» WHAT YOU WILL DO
Quote, with no changes, the lines that run from the top of the material to the line with "from mathutils import Matrix", both included.

» SUPPLIED INFORMATION
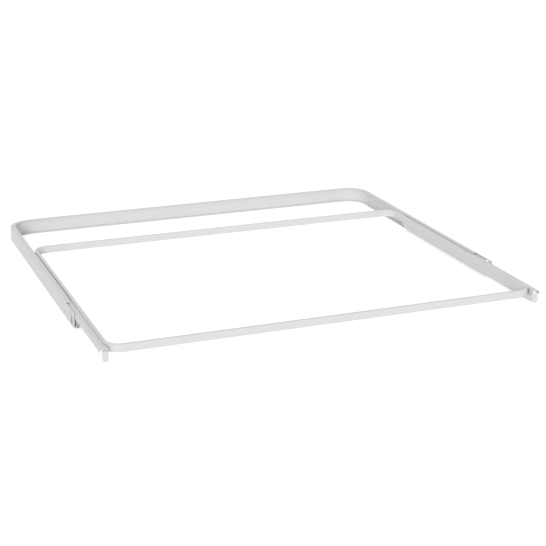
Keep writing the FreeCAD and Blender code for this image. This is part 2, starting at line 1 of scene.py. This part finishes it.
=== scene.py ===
# A pull-out frame for a wardrobe cabinet: a U-shaped channel frame of sheet steel, and a
# flat-bar loop on two roll-formed runners that rolls out of it on four nylon rollers.
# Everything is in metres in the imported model's frame: +X right, -Y to the front, +Z up.

import bpy
import math
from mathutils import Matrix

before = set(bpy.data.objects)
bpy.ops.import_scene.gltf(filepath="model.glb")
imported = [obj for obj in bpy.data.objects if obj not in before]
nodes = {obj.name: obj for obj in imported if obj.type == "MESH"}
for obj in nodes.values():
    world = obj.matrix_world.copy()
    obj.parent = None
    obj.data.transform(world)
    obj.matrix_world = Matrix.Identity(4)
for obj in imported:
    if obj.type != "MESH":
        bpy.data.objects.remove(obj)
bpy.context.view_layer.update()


# The outer frame is a channel of 1.2 mm sheet steel, bent into a U and open to the inside. It
# is powder-coated in a light grey that is nearly white, as are the loop and the runners, with
# the fine orange peel of such a coat.

class Socket:
    """A node's output that can be added and multiplied."""

    def __init__(self, shader, output):
        self.shader = shader
        self.output = output

    def combined(self, operation, first, second):
        settings = {"operation": operation}
        return self.shader.node("ShaderNodeMath", settings, {0: first, 1: second})

    def __add__(self, other):
        return self.combined("ADD", self, other)

    def __mul__(self, other):
        return self.combined("MULTIPLY", self, other)

    __radd__ = __add__


class Shader:
    """The nodes of a material or of the world."""

    def __init__(self, owner, surface="Principled BSDF"):
        owner.use_nodes = True
        self.material = owner
        self.tree = owner.node_tree
        self.surface = self.tree.nodes[surface]
        self.place = self.node("ShaderNodeTexCoord", output="Object")

    def node(self, kind, settings=None, inputs=None, output=0):
        made = self.tree.nodes.new(kind)
        for name, value in (settings or {}).items():
            setattr(made, name, value)
        for name, value in (inputs or {}).items():
            if isinstance(value, Socket):
                self.tree.links.new(value.output, made.inputs[name])
            else:
                made.inputs[name].default_value = value
        return Socket(self, made.outputs[output])

    def seen(self, directly, mirrored):
        """What the background adds for the camera and in reflections, and never as light."""
        camera = self.node("ShaderNodeLightPath", output="Is Camera Ray")
        gloss = self.node("ShaderNodeLightPath", output="Is Glossy Ray")
        glass = self.node("ShaderNodeLightPath", output="Is Transmission Ray")
        return camera * directly + (gloss + glass) * mirrored

    def noise(self, scale, detail=2.0):
        inputs = {"Vector": self.place, "Scale": scale, "Detail": detail}
        return self.node("ShaderNodeTexNoise", {}, inputs)

    def mixed(self, factor, first, second):
        """A colour between two others."""
        colours = {"Factor": factor, 6: first, 7: second}
        return self.node("ShaderNodeMix", {"data_type": "RGBA"}, colours, 2)

    def bump(self, strength, distance, height):
        relief = {"Strength": strength, "Distance": distance, "Height": height}
        return self.node("ShaderNodeBump", {}, relief)

    def set(self, **values):
        """Sets the surface's sockets; an underscore in a name stands for a space."""
        for name, value in values.items():
            socket = self.surface.inputs[name.replace("_", " ")]
            if isinstance(value, Socket):
                self.tree.links.new(value.output, socket)
            else:
                socket.default_value = value


def dress(names, material):
    """Gives the named CAD nodes one material."""
    for name in names:
        data = nodes[name].data
        data.materials.clear()
        data.materials.append(material)


def at_each_end(piece):
    """The piece's four nodes: front and rear, left and right."""
    return [f"{place}_{piece}_{side}" for place in ("front", "rear") for side in ("left", "right")]


COAT_LIGHT = (0.794, 0.800, 0.792, 1.0)
COAT_DARK = (0.759, 0.767, 0.767, 1.0)
COAT_ROUGHNESS = 0.36
COAT_UNEVENNESS = 0.08
CLOUD_SCALE = 9.0
PEEL_SCALE = 900.0
PEEL_STRENGTH = 0.25
PEEL_HEIGHT = 0.00002

coat = Shader(bpy.data.materials.new("powder_coat"))
cloud = coat.noise(CLOUD_SCALE, 3.0)
coat.set(
    Base_Color=coat.mixed(cloud, COAT_DARK, COAT_LIGHT),
    Roughness=COAT_ROUGHNESS + cloud * COAT_UNEVENNESS,
    Normal=coat.bump(PEEL_STRENGTH, PEEL_HEIGHT, coat.noise(PEEL_SCALE)),
)
dress(["outer_frame", "basket_loop", "runner_left", "runner_right"], coat.material)


# The rollers are turned from grey nylon. The front pair sits on the outer frame's front ends
# and carries the runners; the rear pair sits on the runners and rolls in the channel.

NYLON_LIGHT = (0.510, 0.510, 0.515, 1.0)
NYLON_DARK = (0.440, 0.440, 0.450, 1.0)
NYLON_ROUGHNESS = 0.5
SPECKLE_SCALE = 400.0
GRAIN_STRENGTH = 0.2
GRAIN_HEIGHT = 0.00003

nylon = Shader(bpy.data.materials.new("roller_nylon"))
speckle = nylon.noise(SPECKLE_SCALE)
nylon.set(
    Base_Color=nylon.mixed(speckle, NYLON_DARK, NYLON_LIGHT),
    Roughness=NYLON_ROUGHNESS,
    Normal=nylon.bump(GRAIN_STRENGTH, GRAIN_HEIGHT, speckle),
)
dress(at_each_end("roller"), nylon.material)


# The axles are stepped steel rivets, headed in the roller's recess, and the spacers are plain
# steel collars. Both are zinc plated.

ZINC_COLOUR = (0.60, 0.61, 0.62, 1.0)
ZINC_ROUGHNESS = 0.30
ZINC_UNEVENNESS = 0.15
STREAK_SCALE = 260.0

zinc = Shader(bpy.data.materials.new("zinc_plate"))
streak = zinc.noise(STREAK_SCALE)
zinc.set(
    Base_Color=ZINC_COLOUR, Metallic=1.0, Roughness=ZINC_ROUGHNESS + streak * ZINC_UNEVENNESS,
)
dress(at_each_end("axle") + at_each_end("spacer"), zinc.material)


# The studio: a white floor under the object, a white surround and one soft lamp in front. The
# camera sees floor and surround as plain white, and the floor still takes the object's shadow.

FLOOR_DROP = 0.0005
FLOOR_REACH = 12.0
FLOOR_COLOUR = (0.92, 0.92, 0.92, 1.0)
FLOOR_ROUGHNESS = 0.9
FLOOR_GLOW = 0.50
FLOOR_MIRRORED = 0.22
SKY_LIGHT = 0.62
LAMP_STRENGTH = 1.15
LAMP_SPREAD = 14.0
LAMP_ABOVE = 17.0
LAMP_ASIDE = 25.0

floor_white = Shader(bpy.data.materials.new("floor_white"))
floor_white.set(
    Base_Color=FLOOR_COLOUR, Roughness=FLOOR_ROUGHNESS,
    Emission_Color=floor_white.seen(FLOOR_GLOW, FLOOR_MIRRORED), Emission_Strength=1.0,
)
floor_data = bpy.data.meshes.new("studio_floor")
edges = ((-1, -1), (1, -1), (1, 1), (-1, 1))
corners = [(FLOOR_REACH * x, FLOOR_REACH * y, 0) for x, y in edges]
floor_data.from_pydata(corners, [], [(0, 1, 2, 3)])
floor_data.materials.append(floor_white.material)
floor = bpy.data.objects.new("studio_floor", floor_data)
floor.location.z = -FLOOR_DROP
bpy.context.scene.collection.objects.link(floor)

bpy.context.scene.world = bpy.data.worlds.new("studio")
surround = Shader(bpy.context.scene.world, "Background")
unlit = 1.0 - SKY_LIGHT
surround.set(Color=(1.0, 1.0, 1.0, 1.0), Strength=SKY_LIGHT + surround.seen(unlit, unlit))

lamp_data = bpy.data.lights.new("front_lamp", "SUN")
lamp_data.energy = LAMP_STRENGTH
lamp_data.angle = math.radians(LAMP_SPREAD)
lamp = bpy.data.objects.new("front_lamp", lamp_data)
lamp.rotation_euler = (math.radians(90 - LAMP_ABOVE), 0, math.radians(-LAMP_ASIDE))
bpy.context.scene.collection.objects.link(lamp)


# The camera stands where the photograph's did: in front, to the left and above.

FRAME_PX = 546
FOCAL_PX = 1373.2
AXIS_OFF_PX = 0.5
SENSOR_WIDTH = 36.0
CAMERA_PLACE = (-0.7739, -2.0986, 0.7247)
CAMERA_DOWN = 18.235
CAMERA_ASIDE = 21.143

camera_data = bpy.data.cameras.new("camera")
camera_data.sensor_width = SENSOR_WIDTH
camera_data.lens = SENSOR_WIDTH * FOCAL_PX / FRAME_PX
camera_data.shift_x = -AXIS_OFF_PX / FRAME_PX
camera_data.shift_y = AXIS_OFF_PX / FRAME_PX
camera = bpy.data.objects.new("camera", camera_data)
camera.location = CAMERA_PLACE
camera.rotation_euler = (math.radians(90 - CAMERA_DOWN), 0, math.radians(-CAMERA_ASIDE))
bpy.context.scene.collection.objects.link(camera)
bpy.context.scene.camera = camera
bpy.context.scene.view_settings.view_transform = "Standard"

» COMPLETED TASK
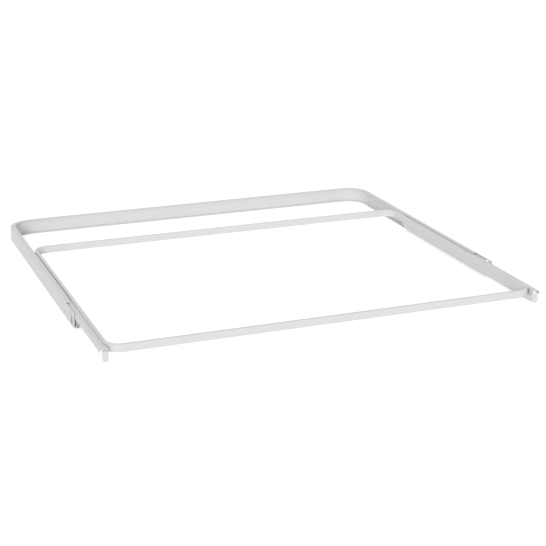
Keep writing the FreeCAD and Blender code for this image. This is part 2, starting at line 1 of scene.py. This part finishes it.
=== scene.py ===
# A pull-out frame for a wardrobe cabinet: a U-shaped channel frame of sheet steel, and a
# flat-bar loop on two roll-formed runners that rolls out of it on four nylon rollers.
# Everything is in metres in the imported model's frame: +X right, -Y to the front, +Z up.

import bpy
import math
from mathutils import Matrix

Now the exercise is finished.